Third parties have taken note. Turunen said the portal already has more than 1,000 users, some of which are focused on developing enterprise-facing services.

Nordea also used Slush to promote Nordea Ventures, its new venturing programme which is looking to invest primarily in Nordic fintech startups. It is the next level up from the bank’s financial technology (fintech) accelerator programme, which started in Finland in 2015.

Going beyond finance

A short distance from Nordea’s stand, Finland’s OP Financial Group targeted startups by showcasing its OP Lab innovation unit. It develops new digital business and services with internal teams and in collaboration with startup partners.

The services highlighted at Slush included ultrasound payments, mobility services, Facebook chat for ordering a taxi and even a smart plaster cast. The fact these are not all typical financial services is a sign of how the industry is expanding its traditional remit.

“We already define ourselves as a multi-sector services company, not so much as a bank,” said Kristian Luoma, head of OP Lab. “Of course, financial services are at the core of all our services... [but] if we are prisoners of only the current financial sector products, it could end badly.”

OP’s ambitions at Slush were focused on attracting new talent and potential partners. Luoma said his team attends around 80 Nordic startup events a year to keep up to date with the latest developments in the sector: “We want to convey the message that when startups develop innovation, we could be a good partner for them to scale further.”

Increasingly, corporations such as OP are also becoming startup customers, particularly in IT services. Luoma believes an increasing number of startups are turning their interest to enterprise software and B2B services, where potential pay-offs are bigger than in consumer markets.

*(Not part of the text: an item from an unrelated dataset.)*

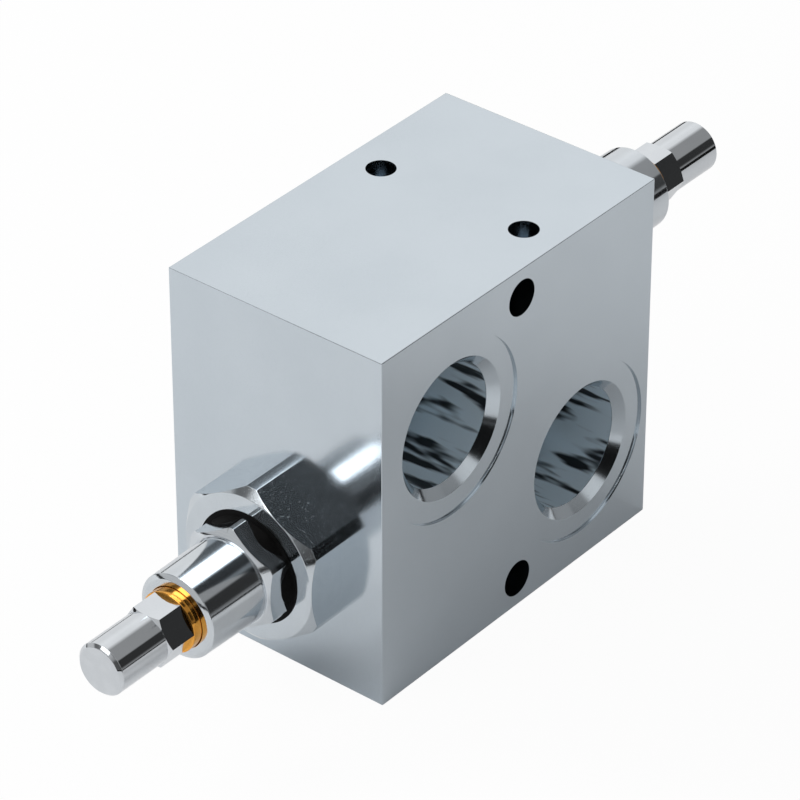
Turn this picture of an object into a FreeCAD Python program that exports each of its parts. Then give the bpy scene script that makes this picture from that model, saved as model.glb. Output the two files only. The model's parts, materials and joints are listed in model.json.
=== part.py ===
"""Dual cross relief valve: a ported block with two adjustable relief cartridges.

All sizes are millimetres.  The origin is the centre of the block.  +X runs along the
cartridge axes, -Y is the port face seen first, +Z is up.  The block and its two
cartridges look the same after half a turn about Y, so every cartridge piece is shaped
once in the left position and turned over for the right one.

Places along a cartridge are heights above the block face the cartridge screws into:
positive is out in the open, negative is inside the block.
"""
import FreeCAD, Part
import math
import os

from FreeCAD import Vector

# Valve block
BLOCK_X = 90.0
BLOCK_Y = 56.0
BLOCK_Z = 85.0
BLOCK_EDGE = 0.5

# The two oil lines, each a bore through the block along Y with a threaded port per face
LINE_X = 22.0
LINE_Z = 14.5
LINE_BORE_DIA = 19.0
PORT_THREAD_DIA = 26.44
PORT_THREAD_DEPTH = 19.0
PORT_MOUTH_DIA = 31.9
PORT_MOUTH_ANGLE = 45.0
PORT_LEAD_DIA = 27.8
PORT_LEAD_LENGTH = 2.0
SPOTFACE_DIA = 41.9
SPOTFACE_DEPTH = 0.5

# Fixing holes
THROUGH_HOLE_DIA = 8.4
THROUGH_HOLE_INSET = 7.0
TOP_HOLE_DIA = 6.6
TOP_HOLE_X = 12.0
TOP_HOLE_Y = 19.0
TOP_HOLE_DEPTH = 15.0
DRILL_POINT_ANGLE = 59.0

# Cross drillings from the bottom face and the plugs that close them
CROSS_DRILL_DIA = 10.0
PLUG_THREAD_DIA = 13.16
PLUG_LENGTH = 9.0
PLUG_RECESS = 0.6
PLUG_SOCKET_AF = 6.0
PLUG_SOCKET_DEPTH = 5.0
PLUG_EDGE = 0.6

# Cartridge cavity in the block
CAVITY_LEAD_DIA = 29.6
CAVITY_LEAD_DEPTH = 2.3
CAVITY_THREAD_DIA = 27.0
CAVITY_THREAD_END = -17.0
GALLERY_DIA = 24.6
GALLERY_END = -31.0
SEAT_BORE_DIA = 21.0
CAVITY_END = -44.0
NOSE_PASSAGE_DIA = 12.0

# Hexagon head of the cartridge body
HEX_AF = 34.0
HEX_TURNED_DIA = 37.8
HEX_HEIGHT = 9.3
HEX_CORNER_DROP = 1.6

# Inside and shank of the cartridge body
BODY_SEAL_GROOVE_DIA = 24.0
BODY_SEAL_GROOVE_END = -2.9
BODY_THREAD_END = -15.5
BODY_TAIL_DIA = 22.6
BODY_TAIL_END = -20.0
SPRING_CHAMBER_DIA = 15.0
SPRING_CHAMBER_TOP = 2.0
SLEEVE_SOCKET_DIA = 18.0
SLEEVE_SOCKET_TOP = -15.0

# Seat sleeve at the inner end of the cartridge
SLEEVE_FLANGE_END = -22.0
SLEEVE_WAIST_DIA = 18.0
SLEEVE_WAIST_END = -31.6
SLEEVE_NOSE_END = -43.2
SLEEVE_NOSE_EDGE = 1.2
SLEEVE_CHAMBER_DIA = 13.0
SEAT_DIA = 8.0
SEAT_FACE = -34.0
SIDE_HOLE_DIA = 5.4
SIDE_HOLE_HEIGHT = -28.0
SIDE_HOLE_COUNT = 4
NOSE_GROOVE_START = -35.6
NOSE_GROOVE_END = -39.4
NOSE_GROOVE_DIA = 17.4

# Poppet
POPPET_TIP = -36.4
POPPET_TIP_DIA = 3.2
POPPET_CONE_DIA = 10.4
POPPET_RIM_LENGTH = 0.8
POPPET_NECK_DIA = 6.0
POPPET_LAND_BOTTOM = -25.2
POPPET_LAND_TOP = -22.4
POPPET_LAND_FLATS = 11.4
POPPET_LAND_FLAT_COUNT = 4
POPPET_SPIGOT_TOP = -18.6

# Main spring
SPRING_WIRE_DIA = 2.2
SPRING_MEAN_DIA = 9.2
SPRING_TURNS = 4.5
SPRING_TOP = -6.6
SPRING_GRIND = 0.8
WIRE_SIDES = 6
SPIGOT_DIA = 6.2

# Spring guide
GUIDE_TOP = -0.6
GUIDE_GROOVE_TOP = -2.3
GUIDE_GROOVE_BOTTOM = -4.9
GUIDE_GROOVE_DIA = 11.4
GUIDE_SPIGOT_END = -9.6
GUIDE_EDGE = 0.4

# Adjusting screw
SCREW_THREAD_DIA = 14.0
SCREW_THREAD_END = 27.0
SCREW_JOURNAL_DIA = 10.4
SCREW_HEX_START = 34.0
SCREW_HEX_AF = 12.0
SCREW_HEX_END = 40.9
SCREW_STUB_DIA = 12.0
SCREW_END = 54.7
SCREW_END_FACE_DIA = 10.6
SCREW_END_EDGE_LENGTH = 0.7
SCREW_TIP_EDGE = 1.0
HEX_SHOULDER_DROP = 0.5

# Orange guide ring round the screw
GUIDE_RING_DIA = 14.0
GUIDE_RING_START = 27.6
GUIDE_RING_EDGE = 0.25

# Soft seals
NUT_SEAL_OUTER_DIA = 26.2
NUT_SEAL_LIP = 0.28
NUT_SEAL_INNER_DIA = 15.0
BACKUP_RING_THICKNESS = 1.3
SEAL_EASE = 0.29

# Fits, all radial or face clearances between neighbouring pieces
THREAD_FIT = 0.05
RUNNING_FIT = 0.05
SEAL_FIT = 0.02
NOSE_FIT = 0.04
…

“We see this on many levels in our industry. There are, for example, regulation technology [regtech] and artificial intelligence startups, and we are a customer to them,” he added. “This is why you shouldn’t be stuck with the attitude that traditional IT providers are enough. The world is changing.”

New startup business

The growth in corporation-startup collaboration is also spawning new business ideas. At Slush, Helsinki-based IndustryHack pitched its hackathons, which help big companies develop product concepts by bringing them together with developers and tech startups for an intensive co-working weekend.

“You shouldn’t be stuck with the attitude that traditional IT providers are enough. The world is changing”
Kristian Luoma, OP Lab

Another take on this was launched at Slush by Danish startup Valuer, with a matchmaking tool for corporations and startups. In Denmark, Valuer already works with big companies, including Danske Bank and Microsoft, but Slush marked its international expansion.

“The ecosystem has developed during the past couple of years, and corporates have seen they can’t do all the innovation themselves,” said Dennis Poulsen, Valuer founder and CEO. “Our customers, the corporates, give us the exact strategy for what kind of startups they want to find, and we embed that information into our search and give it to our agents.”

These agents are people in different startup communities recruited by Valuer to scout for interesting companies. Valuer’s team then vets these startups, adds them to its digital platform, and an AI-based algorithm helps their corporate customers find those most relevant to their requirements.

Regardless of whether corporate digital and IT teams are looking for new technologies, talent or potential customers, their interest in startups is accelerating. For OP’s Luoma, the reason comes down to agility. Big corporations inherently move slowly, and the likelihood is many of their ideas are already being explored by a startup somewhere.

“Then you have the option to develop [the technology] yourself or collaborate with that startup and learn faster. Naturally, we want to be fast, as speed is critical for seizing new phenomena,” said Luoma. “On the other hand, startups’ weakness and challenges are scale, processes and [finding] customers, whereas we have all of those. So collaboration can be fruitful for both sides.”